■ Brief: Reproduce exactly the opening lines of the listing, stopping after the line that contains "gate_mark_height = 0.0006" and including it.

┌─ Data

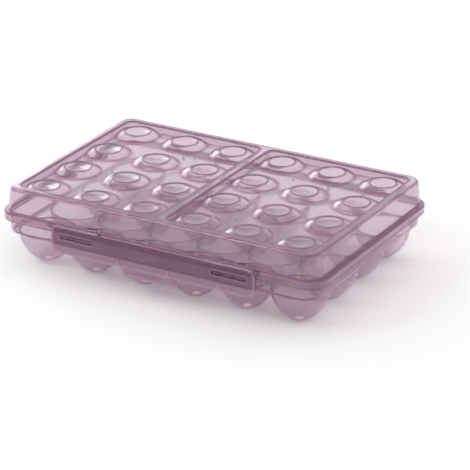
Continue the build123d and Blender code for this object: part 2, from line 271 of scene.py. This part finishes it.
lid.data.materials.clear()
lid.data.materials.append(
    moulded_plastic(
        "clear_plastic_lid",
        tint=clear_tint,
        streak=clear_streak,
        paint=lid_paint,
        painted_line_colour=clear_shade_line,
        depth=clear_depth,
        density=clear_density,
        clearness=0.97,
        marks=0.04,
    )
)


# Gate marks: four small frosted nubs on the floors of the wells, where the hot plastic ran into
# the lid's mould. They were snapped off there, so they are dull and a little greyer.
gate_mark_radius = 0.0011
gate_mark_height = 0.0006

frosted = bpy.data.materials.new("frosted_gate_marks")
frosted.use_nodes = True
frosted.node_tree.nodes.clear()
start = Signal(frosted.node_tree)
place = start.node("ShaderNodeTexCoord", output="Object")
grain = start.node("ShaderNodeTexNoise", inputs={"Vector": place, "Scale": 1800.0, "Detail": 2.0})
torn = start.node("ShaderNodeBump", inputs={"Height": grain, "Strength": 0.4, "Distance": 0.0002})
nub = start.node(
    "ShaderNodeBsdfPrincipled",
    inputs={
        "Base Color": grain.blend((0.34, 0.27, 0.31, 1.0), (0.52, 0.44, 0.49, 1.0)),
        "Roughness": 0.35 + 0.3 * grain,
        "Transmission Weight": 0.4,
        "Normal": torn,
    },
)
start.node("ShaderNodeOutputMaterial", inputs={"Surface": nub})

group = bpy.data.node_groups.new("gate_marks", "GeometryNodeTree")
group.interface.new_socket("Geometry", in_out="OUTPUT", socket_type="NodeSocketGeometry")
sockets = {
    name: group.interface.new_socket(name, in_out="INPUT", socket_type=kind).identifier
    for name, kind in (
        ("Spacing", "NodeSocketFloat"),
        ("Radius", "NodeSocketFloat"),
        ("Height", "NodeSocketFloat"),
        ("Place", "NodeSocketVector"),
        ("Finish", "NodeSocketMaterial"),
    )
}
values = group.nodes.new("NodeGroupInput")
grid = group.nodes.new("GeometryNodeMeshGrid")
grid.inputs["Vertices X"].default_value = 2
grid.inputs["Vertices Y"].default_value = 2
disc = group.nodes.new("GeometryNodeMeshCylinder")
disc.inputs["Vertices"].default_value = 32
spread = group.nodes.new("GeometryNodeInstanceOnPoints")
lift = group.nodes.new("GeometryNodeTransform")
solid = group.nodes.new("GeometryNodeRealizeInstances")
finish = group.nodes.new("GeometryNodeSetMaterial")
result = group.nodes.new("NodeGroupOutput")
for source, output, target, socket in (
    (values, "Spacing", grid, "Size X"),
    (values, "Spacing", grid, "Size Y"),
    (values, "Radius", disc, "Radius"),
    (values, "Height", disc, "Depth"),
    (values, "Place", lift, "Translation"),
    (values, "Finish", finish, "Material"),
    (grid, "Mesh", spread, "Points"),
    (disc, "Mesh", spread, "Instance"),
    (spread, "Instances", lift, "Geometry"),
    (lift, "Geometry", solid, "Geometry"),
    (solid, "Geometry", finish, "Geometry"),
    (finish, "Geometry", result, "Geometry"),
):
    group.links.new(source.outputs[output], target.inputs[socket])
gate_marks = bpy.data.objects.new("gate_marks", bpy.data.meshes.new("gate_marks"))
bpy.context.scene.collection.objects.link(gate_marks)
builder = gate_marks.modifiers.new("gate_marks", "NODES")
builder.node_group = group
builder[sockets["Spacing"]] = 2 * cup_pitch
builder[sockets["Radius"]] = gate_mark_radius
builder[sockets["Height"]] = gate_mark_height
builder[sockets["Place"]] = (0.0, 0.0, well_floor)
builder[sockets["Finish"]] = frosted
evaluated = gate_marks.evaluated_get(bpy.context.evaluated_depsgraph_get())
gate_marks_mesh = bpy.data.meshes.new_from_object(evaluated)
gate_marks.modifiers.clear()
gate_marks.data = gate_marks_mesh
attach(gate_marks, "cover")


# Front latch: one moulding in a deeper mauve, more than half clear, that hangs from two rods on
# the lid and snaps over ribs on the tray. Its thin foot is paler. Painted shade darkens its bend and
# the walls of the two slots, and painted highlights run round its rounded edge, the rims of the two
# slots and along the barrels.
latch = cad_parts["front_latch"]
latch_half_length = max(corner[0] for corner in latch.bound_box)
latch_top_colour = (0.36, 0.14, 0.29, 1.0)
latch_foot_colour = (0.62, 0.42, 0.54, 1.0)
# painted shade: dark plum along the bend and near-black on the slots' walls
latch_bend_shade_colour = (0.30, 0.12, 0.24, 1.0)
slot_shade_colour = (0.05, 0.01, 0.04, 1.0)
latch_foot_top = 0.0314
latch_bend_level = 0.0317
latch_top_start = 0.0425
# level of the painted highlight along the barrels
barrel_highlight_level = 0.0481
plate_middle = 0.0370
plate_half_height = 0.0130
plate_corner = 0.0080
tab_middle = 0.0224
tab_half_length = 0.0272
tab_half_height = 0.0048
tab_corner = 0.0030
slot_from_middle = 0.0723
slot_level = 0.0388
slot_half_length = 0.0155
slot_half_height = 0.0010
slot_corner = 0.00095


def latch_paint(colour, x, y, z):
    """Paler foot and deeper top, painted shade in the bend and the slots, painted highlights round the
    plate, slots and barrels
    """
    foot = 1.0 - z.above(latch_foot_top, width=0.0010)
    # painted shade: a dark line along the bend
    bend_shade = 0.8 * z.near(latch_bend_level, width=0.0007)
    top = z.above(latch_top_start, width=0.0030)
    off_plate = outline_distance(x, z - plate_middle, latch_half_length, plate_half_height, plate_corner)
    off_tab = outline_distance(x, z - tab_middle, tab_half_length, tab_half_height, tab_corner)
    off_slot = outline_distance(
        abs(x) - slot_from_middle, z - slot_level, slot_half_length, slot_half_height, slot_corner
    )
    # painted highlights: pale lines inside the plate's and tab's outline, round the slots' rims and
    # along the barrels
    edge_highlight = off_plate.at_most(off_tab).near(-0.0013, width=0.0018)
    # painted shade: near-black on the slots' walls
    slot_wall_shade = off_slot.near(0.0, width=0.0013)
    slot_rim_highlight = off_slot.near(0.0018, width=0.0007)
    barrel_highlight = z.near(barrel_highlight_level, width=0.0008)
    deep = top.blend(colour, latch_top_colour)
    pale = foot.blend(deep, latch_foot_colour)
    bent = bend_shade.blend(pale, latch_bend_shade_colour)
    slotted = slot_wall_shade.blend(bent, slot_shade_colour)
    return slotted, (0.6 * edge_highlight).at_least(0.4 * slot_rim_highlight).at_least(0.4 * barrel_highlight)


latch.data.materials.clear()
latch.data.materials.append(
    moulded_plastic(
        "tinted_plastic",
        tint=(0.45, 0.23, 0.37, 1.0),
        streak=(0.40, 0.20, 0.33, 1.0),
        paint=latch_paint,
        # pale colour of the latch's painted highlight lines
        painted_line_colour=(0.66, 0.42, 0.58, 1.0),
        depth=(0.42, 0.10, 0.33, 1.0),
        density=150.0,
        clearness=0.75,
        marks=0.05,
    )
)


# Backdrop: a wide sheet of white paper and a white room. Both look white to the camera and
# through or in the plastic, while the paper keeps the soft shadow and the light stays plain.
room_light = 0.85
paper_lift = 0.14
white = (1.0, 1.0, 1.0, 1.0)


def seen_directly(start):
    """1 on rays that show the backdrop: from the camera, mirrored, or through the plastic"""
    kinds = ("Camera", "Glossy", "Transmission")
    rays = [start.node("ShaderNodeLightPath", output=f"Is {kind} Ray") for kind in kinds]
    return (rays[0] + rays[1] + rays[2]).at_most(1.0)


world = bpy.data.worlds.new("white_room")
bpy.context.scene.world = world
world.use_nodes = True
world.node_tree.nodes.clear()
start = Signal(world.node_tree)
strength = room_light + (1.0 - room_light) * seen_directly(start)
sky = start.node("ShaderNodeBackground", inputs={"Color": white, "Strength": strength})
start.node("ShaderNodeOutputWorld", inputs={"Surface": sky})

paper = bpy.data.materials.new("white_paper")
paper.use_nodes = True
paper.node_tree.nodes.clear()
start = Signal(paper.node_tree)
sheet = start.node(
    "ShaderNodeBsdfPrincipled",
    inputs={
        "Base Color": (0.92, 0.92, 0.92, 1.0),
        "Roughness": 0.9,
        "Emission Color": white,
        "Emission Strength": paper_lift * seen_directly(start),
    },
)
start.node("ShaderNodeOutputMaterial", inputs={"Surface": sheet})
bpy.ops.mesh.primitive_plane_add(size=8.0)
floor = bpy.context.object
floor.name = "paper_floor"
floor.data.materials.append(paper)


# Lamps: a wide soft box behind the box's left end, which the domes and dishes mirror, and a
# smaller one at the front left, which draws a line of light along the lid's front edge.
middle_of_box = Vector((0.0, 0.0, 0.04))
lamps = {
    "window": {
        "azimuth": 242.0,
        "elevation": 15.0,
        "away": 3.0,
        "width": 2.6,
        "height": 1.4,
        "watts": 17.0,
    },
    "front": {
        "azimuth": -36.0,
        "elevation": 40.0,
        "away": 1.4,
        "width": 0.4,
        "height": 0.3,
        "watts": 3.0,
    },
}
for name, lamp in lamps.items():
    azimuth, elevation = radians(lamp["azimuth"]), radians(lamp["elevation"])
    towards = Vector((sin(azimuth) * cos(elevation), -cos(azimuth) * cos(elevation), sin(elevation)))
    light = bpy.data.lights.new(name, "AREA")
    light.shape = "RECTANGLE"
    light.size = lamp["width"]
    light.size_y = lamp["height"]
    light.energy = lamp["watts"]
    stand = bpy.data.objects.new(name, light)
    bpy.context.scene.collection.objects.link(stand)
    stand.location = middle_of_box + lamp["away"] * towards
    stand.rotation_euler = towards.to_track_quat("Z", "Y").to_euler()
    stand.visible_camera = False


# Camera: a long lens, from the front right and a little above, as the box was photographed. Its
# place, its aim and its length were fitted to the box's size and to the outlines of its parts.
azimuth, elevation, roll = radians(29.7457), radians(23.2293), radians(0.0446)
aim = Vector((0.0193456, 0.0, 0.0247805))
distance = 2.2165556
picture_width = 470.0
focal_length = 2645.65
sensor = 36.0
back = Vector((sin(azimuth) * cos(elevation), -cos(azimuth) * cos(elevation), sin(elevation)))
right = Vector((cos(azimuth), sin(azimuth), 0.0))
up = back.cross(right)
right, up = cos(roll) * right + sin(roll) * up, cos(roll) * up - sin(roll) * right
lens = bpy.data.cameras.new("camera")
lens.sensor_width = sensor
lens.lens = sensor * focal_length / picture_width
camera = bpy.data.objects.new("camera", lens)
bpy.context.scene.collection.objects.link(camera)
turn = Matrix((right, up, back)).transposed().to_4x4()
camera.matrix_world = Matrix.Translation(aim + distance * back) @ turn
bpy.context.scene.camera = camera


# Picture: plain colours, and enough bounces for light to cross every wall of the closed box,
# where the lid, the cups and the tub lie behind one another.
scene = bpy.context.scene
scene.view_settings.view_transform = "Standard"
scene.cycles.max_bounces = 40
scene.cycles.transmission_bounces = 36
scene.cycles.transparent_max_bounces = 36
scene.cycles.glossy_bounces = 8
scene.cycles.diffuse_bounces = 4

└─

■ Correct output:
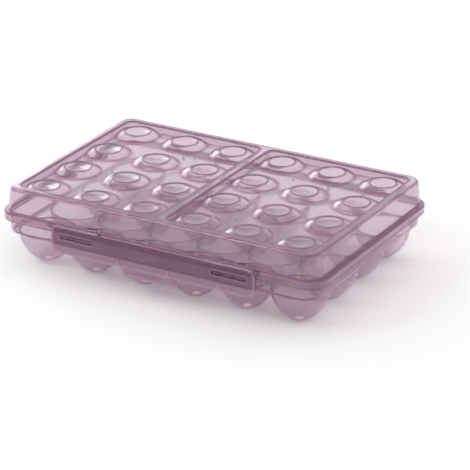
Continue the build123d and Blender code for this object: part 2, from line 271 of scene.py. This part finishes it.
lid.data.materials.clear()
lid.data.materials.append(
    moulded_plastic(
        "clear_plastic_lid",
        tint=clear_tint,
        streak=clear_streak,
        paint=lid_paint,
        painted_line_colour=clear_shade_line,
        depth=clear_depth,
        density=clear_density,
        clearness=0.97,
        marks=0.04,
    )
)


# Gate marks: four small frosted nubs on the floors of the wells, where the hot plastic ran into
# the lid's mould. They were snapped off there, so they are dull and a little greyer.
gate_mark_radius = 0.0011
gate_mark_height = 0.0006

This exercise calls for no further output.